» TASK PROMPT: Reproduce the section of the listing that begins at the line containing "make_fixed_handle()" and finishes at the line containing "for node in". Include both end lines and nothing beyond them.

» SUPPLIED DATA:
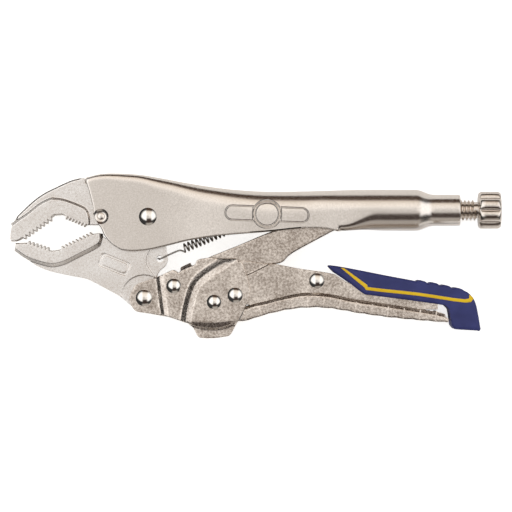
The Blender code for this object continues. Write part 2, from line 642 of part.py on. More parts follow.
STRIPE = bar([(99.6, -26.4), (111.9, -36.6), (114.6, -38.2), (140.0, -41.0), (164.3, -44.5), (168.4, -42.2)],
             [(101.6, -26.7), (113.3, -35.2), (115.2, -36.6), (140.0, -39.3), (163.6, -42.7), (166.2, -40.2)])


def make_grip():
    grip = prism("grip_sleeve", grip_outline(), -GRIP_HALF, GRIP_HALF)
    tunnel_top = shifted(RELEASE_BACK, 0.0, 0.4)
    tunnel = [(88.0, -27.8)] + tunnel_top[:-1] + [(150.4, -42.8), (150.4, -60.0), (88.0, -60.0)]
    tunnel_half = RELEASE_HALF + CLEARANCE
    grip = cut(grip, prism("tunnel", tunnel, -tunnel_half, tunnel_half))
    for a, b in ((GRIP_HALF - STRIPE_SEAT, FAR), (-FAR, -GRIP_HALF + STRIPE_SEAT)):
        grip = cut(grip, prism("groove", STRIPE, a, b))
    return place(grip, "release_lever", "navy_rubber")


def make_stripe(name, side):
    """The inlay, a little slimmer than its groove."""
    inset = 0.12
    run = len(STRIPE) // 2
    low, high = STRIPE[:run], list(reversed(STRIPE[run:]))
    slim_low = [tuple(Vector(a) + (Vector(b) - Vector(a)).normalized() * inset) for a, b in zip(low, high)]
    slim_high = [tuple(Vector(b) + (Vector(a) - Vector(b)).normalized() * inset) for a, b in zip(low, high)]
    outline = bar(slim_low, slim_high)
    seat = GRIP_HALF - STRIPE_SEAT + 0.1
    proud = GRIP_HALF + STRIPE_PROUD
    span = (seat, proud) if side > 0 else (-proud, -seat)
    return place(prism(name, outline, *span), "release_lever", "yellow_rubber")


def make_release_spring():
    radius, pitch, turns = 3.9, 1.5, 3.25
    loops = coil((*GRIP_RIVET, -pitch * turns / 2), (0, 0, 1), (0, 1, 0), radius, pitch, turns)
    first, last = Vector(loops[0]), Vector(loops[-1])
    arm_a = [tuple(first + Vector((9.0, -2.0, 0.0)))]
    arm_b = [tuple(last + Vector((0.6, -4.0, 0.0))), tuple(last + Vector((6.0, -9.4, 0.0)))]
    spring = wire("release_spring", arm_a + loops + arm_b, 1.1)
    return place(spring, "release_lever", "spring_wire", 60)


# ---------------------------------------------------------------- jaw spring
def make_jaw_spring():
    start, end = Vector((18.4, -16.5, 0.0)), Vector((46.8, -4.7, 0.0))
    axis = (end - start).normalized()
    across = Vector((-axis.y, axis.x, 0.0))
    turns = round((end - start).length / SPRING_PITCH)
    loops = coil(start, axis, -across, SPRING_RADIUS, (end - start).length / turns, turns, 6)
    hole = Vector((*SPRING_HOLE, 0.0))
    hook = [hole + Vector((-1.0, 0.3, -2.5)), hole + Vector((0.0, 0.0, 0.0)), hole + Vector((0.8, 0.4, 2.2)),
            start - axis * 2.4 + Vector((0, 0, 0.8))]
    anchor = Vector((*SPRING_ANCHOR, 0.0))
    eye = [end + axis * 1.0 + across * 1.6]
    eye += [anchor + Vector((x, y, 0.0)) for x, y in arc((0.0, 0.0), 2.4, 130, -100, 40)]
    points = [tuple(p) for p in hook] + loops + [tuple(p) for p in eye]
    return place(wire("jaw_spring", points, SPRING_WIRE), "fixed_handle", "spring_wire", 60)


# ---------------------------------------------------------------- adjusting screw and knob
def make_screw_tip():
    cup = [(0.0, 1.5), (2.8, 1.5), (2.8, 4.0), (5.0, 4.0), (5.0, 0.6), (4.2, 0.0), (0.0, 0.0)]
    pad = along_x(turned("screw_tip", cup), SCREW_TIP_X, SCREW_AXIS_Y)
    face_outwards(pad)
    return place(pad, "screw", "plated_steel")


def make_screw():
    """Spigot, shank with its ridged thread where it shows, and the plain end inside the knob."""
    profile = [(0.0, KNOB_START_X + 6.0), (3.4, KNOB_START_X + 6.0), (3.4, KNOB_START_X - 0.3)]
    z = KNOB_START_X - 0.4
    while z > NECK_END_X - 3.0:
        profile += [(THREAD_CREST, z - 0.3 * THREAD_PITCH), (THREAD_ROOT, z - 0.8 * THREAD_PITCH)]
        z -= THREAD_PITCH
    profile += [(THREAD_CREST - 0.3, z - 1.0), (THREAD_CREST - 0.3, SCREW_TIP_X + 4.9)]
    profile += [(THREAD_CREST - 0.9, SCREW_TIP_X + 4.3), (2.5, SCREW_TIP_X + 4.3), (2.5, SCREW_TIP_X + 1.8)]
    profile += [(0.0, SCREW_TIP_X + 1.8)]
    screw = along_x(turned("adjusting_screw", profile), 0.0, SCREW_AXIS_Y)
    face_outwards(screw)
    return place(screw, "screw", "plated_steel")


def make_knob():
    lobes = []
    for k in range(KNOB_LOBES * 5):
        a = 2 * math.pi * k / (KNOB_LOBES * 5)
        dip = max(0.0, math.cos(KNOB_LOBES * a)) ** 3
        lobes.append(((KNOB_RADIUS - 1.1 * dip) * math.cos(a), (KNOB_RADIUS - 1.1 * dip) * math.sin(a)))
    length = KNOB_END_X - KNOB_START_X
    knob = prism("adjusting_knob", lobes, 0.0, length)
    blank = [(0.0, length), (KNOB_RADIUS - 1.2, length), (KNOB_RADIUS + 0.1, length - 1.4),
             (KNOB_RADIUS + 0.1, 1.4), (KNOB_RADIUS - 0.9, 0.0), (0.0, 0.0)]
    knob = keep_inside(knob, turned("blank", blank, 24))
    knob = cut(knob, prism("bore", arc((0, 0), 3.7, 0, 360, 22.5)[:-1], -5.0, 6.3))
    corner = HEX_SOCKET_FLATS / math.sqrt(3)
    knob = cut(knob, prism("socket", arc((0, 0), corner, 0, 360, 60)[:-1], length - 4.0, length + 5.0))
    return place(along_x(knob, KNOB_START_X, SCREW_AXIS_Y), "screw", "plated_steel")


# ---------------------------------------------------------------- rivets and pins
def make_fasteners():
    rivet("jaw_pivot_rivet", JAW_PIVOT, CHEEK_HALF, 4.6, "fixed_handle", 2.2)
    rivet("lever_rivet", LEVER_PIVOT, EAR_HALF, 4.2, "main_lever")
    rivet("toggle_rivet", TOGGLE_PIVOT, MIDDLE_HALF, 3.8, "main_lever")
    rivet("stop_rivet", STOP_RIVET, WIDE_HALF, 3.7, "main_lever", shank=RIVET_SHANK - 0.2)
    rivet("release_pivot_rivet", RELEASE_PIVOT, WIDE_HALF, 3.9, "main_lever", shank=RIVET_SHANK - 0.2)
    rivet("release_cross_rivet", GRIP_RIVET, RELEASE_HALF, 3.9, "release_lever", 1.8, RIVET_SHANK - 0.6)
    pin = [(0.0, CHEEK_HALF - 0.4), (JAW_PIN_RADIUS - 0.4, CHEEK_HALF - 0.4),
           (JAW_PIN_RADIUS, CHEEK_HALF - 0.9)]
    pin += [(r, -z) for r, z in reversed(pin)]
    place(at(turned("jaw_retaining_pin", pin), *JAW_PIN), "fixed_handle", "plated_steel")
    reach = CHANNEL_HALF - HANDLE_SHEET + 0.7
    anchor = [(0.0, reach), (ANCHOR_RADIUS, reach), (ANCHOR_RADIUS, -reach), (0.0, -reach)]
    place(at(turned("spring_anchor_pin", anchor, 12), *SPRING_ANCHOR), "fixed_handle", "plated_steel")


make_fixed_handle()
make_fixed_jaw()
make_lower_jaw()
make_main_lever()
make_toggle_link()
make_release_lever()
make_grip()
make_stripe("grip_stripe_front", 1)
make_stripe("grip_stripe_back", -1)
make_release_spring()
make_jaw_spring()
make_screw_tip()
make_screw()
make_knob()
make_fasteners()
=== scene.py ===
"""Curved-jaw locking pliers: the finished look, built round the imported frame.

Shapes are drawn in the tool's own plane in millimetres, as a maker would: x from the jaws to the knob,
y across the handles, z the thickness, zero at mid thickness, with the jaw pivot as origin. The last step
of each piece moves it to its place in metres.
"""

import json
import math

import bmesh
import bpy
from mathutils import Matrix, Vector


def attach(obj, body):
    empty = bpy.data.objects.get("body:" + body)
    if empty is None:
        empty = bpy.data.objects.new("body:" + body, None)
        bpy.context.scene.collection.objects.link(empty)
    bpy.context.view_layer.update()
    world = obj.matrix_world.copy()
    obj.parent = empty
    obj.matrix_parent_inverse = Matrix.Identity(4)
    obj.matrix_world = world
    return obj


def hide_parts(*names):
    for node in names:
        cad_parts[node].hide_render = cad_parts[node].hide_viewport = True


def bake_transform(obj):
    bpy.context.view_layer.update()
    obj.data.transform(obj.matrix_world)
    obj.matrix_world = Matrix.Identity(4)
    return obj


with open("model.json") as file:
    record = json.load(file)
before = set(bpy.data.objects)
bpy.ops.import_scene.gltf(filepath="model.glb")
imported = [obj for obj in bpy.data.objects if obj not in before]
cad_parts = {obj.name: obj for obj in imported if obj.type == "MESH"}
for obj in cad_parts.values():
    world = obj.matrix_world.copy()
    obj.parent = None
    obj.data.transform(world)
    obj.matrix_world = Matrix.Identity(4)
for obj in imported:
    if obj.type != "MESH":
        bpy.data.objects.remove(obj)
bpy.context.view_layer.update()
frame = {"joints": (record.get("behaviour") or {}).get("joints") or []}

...

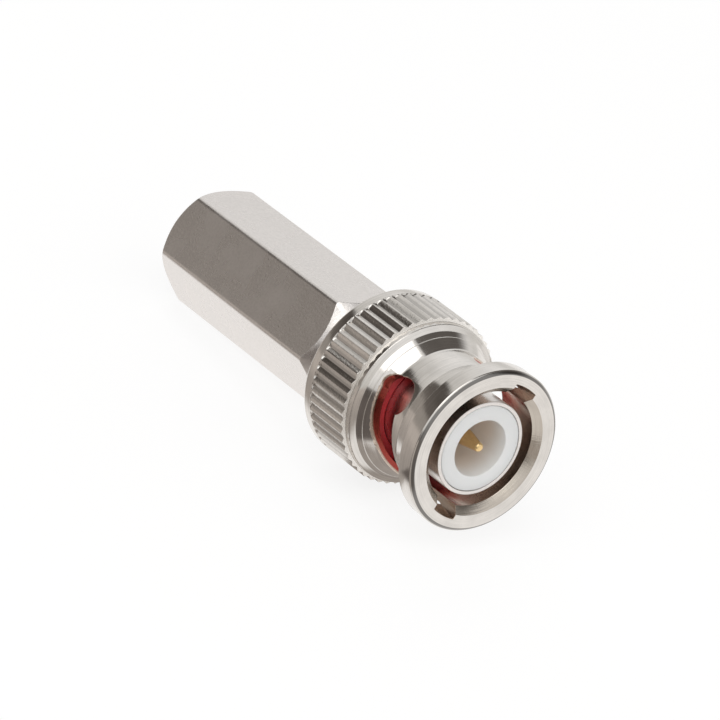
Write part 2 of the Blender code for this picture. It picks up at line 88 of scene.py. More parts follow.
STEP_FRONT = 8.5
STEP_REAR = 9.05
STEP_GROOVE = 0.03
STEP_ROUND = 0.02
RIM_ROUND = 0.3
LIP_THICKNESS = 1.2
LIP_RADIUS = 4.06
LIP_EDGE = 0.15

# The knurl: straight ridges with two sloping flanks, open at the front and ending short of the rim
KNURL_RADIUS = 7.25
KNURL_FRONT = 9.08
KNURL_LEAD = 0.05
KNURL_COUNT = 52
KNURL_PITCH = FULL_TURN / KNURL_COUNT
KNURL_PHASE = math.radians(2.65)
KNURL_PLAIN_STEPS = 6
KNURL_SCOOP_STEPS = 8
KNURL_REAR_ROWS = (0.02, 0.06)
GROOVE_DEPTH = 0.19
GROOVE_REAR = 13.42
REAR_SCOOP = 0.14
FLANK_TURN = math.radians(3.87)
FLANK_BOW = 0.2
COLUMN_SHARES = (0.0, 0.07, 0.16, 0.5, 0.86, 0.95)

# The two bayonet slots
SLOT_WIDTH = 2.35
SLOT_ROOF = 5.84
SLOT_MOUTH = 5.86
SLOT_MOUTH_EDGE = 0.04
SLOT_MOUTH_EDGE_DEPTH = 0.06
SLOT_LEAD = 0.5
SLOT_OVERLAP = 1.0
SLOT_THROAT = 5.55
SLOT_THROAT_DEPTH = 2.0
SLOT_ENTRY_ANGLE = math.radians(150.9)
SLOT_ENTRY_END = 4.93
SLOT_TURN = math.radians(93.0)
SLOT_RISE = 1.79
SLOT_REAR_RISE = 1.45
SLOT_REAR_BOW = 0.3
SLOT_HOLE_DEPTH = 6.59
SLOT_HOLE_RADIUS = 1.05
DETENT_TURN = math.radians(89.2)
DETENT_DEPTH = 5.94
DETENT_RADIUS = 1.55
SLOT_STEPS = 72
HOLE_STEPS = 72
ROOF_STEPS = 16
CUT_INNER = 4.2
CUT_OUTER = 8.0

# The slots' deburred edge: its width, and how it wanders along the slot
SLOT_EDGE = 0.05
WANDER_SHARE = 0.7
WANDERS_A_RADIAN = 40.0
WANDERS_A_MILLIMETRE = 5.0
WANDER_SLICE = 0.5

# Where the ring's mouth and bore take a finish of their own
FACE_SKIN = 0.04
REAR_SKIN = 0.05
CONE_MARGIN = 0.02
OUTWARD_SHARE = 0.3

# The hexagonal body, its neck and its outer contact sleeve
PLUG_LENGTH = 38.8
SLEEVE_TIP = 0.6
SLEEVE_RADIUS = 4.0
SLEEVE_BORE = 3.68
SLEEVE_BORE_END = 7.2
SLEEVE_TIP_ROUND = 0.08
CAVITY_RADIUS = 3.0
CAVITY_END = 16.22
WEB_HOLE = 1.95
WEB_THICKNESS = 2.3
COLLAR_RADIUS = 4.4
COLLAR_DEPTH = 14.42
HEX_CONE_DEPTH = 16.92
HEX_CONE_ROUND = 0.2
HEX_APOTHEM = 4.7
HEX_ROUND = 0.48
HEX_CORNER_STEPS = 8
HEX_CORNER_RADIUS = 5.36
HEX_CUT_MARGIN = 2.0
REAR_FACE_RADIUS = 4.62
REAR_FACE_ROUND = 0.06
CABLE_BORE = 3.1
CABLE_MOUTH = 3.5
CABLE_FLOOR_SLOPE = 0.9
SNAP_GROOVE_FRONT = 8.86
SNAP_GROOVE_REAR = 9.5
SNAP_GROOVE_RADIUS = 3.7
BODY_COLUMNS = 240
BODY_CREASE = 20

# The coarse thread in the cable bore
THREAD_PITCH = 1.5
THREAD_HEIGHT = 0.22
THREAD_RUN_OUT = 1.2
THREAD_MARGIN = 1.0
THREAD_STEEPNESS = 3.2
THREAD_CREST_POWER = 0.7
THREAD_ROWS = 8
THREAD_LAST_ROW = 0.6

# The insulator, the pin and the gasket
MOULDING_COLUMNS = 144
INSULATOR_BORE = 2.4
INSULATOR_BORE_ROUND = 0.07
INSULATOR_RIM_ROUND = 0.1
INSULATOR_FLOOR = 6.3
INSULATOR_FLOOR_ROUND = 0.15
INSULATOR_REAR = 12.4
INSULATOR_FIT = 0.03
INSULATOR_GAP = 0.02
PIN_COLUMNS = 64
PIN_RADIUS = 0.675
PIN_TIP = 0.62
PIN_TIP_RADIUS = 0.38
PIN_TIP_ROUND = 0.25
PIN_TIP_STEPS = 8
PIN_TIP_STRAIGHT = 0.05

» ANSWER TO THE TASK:
make_fixed_handle()
make_fixed_jaw()
make_lower_jaw()
make_main_lever()
make_toggle_link()
make_release_lever()
make_grip()
make_stripe("grip_stripe_front", 1)
make_stripe("grip_stripe_back", -1)
make_release_spring()
make_jaw_spring()
make_screw_tip()
make_screw()
make_knob()
make_fasteners()
=== scene.py ===
"""Curved-jaw locking pliers: the finished look, built round the imported frame.

Shapes are drawn in the tool's own plane in millimetres, as a maker would: x from the jaws to the knob,
y across the handles, z the thickness, zero at mid thickness, with the jaw pivot as origin. The last step
of each piece moves it to its place in metres.
"""

import json
import math

import bmesh
import bpy
from mathutils import Matrix, Vector


def attach(obj, body):
    empty = bpy.data.objects.get("body:" + body)
    if empty is None:
        empty = bpy.data.objects.new("body:" + body, None)
        bpy.context.scene.collection.objects.link(empty)
    bpy.context.view_layer.update()
    world = obj.matrix_world.copy()
    obj.parent = empty
    obj.matrix_parent_inverse = Matrix.Identity(4)
    obj.matrix_world = world
    return obj


def hide_parts(*names):
    for node in names:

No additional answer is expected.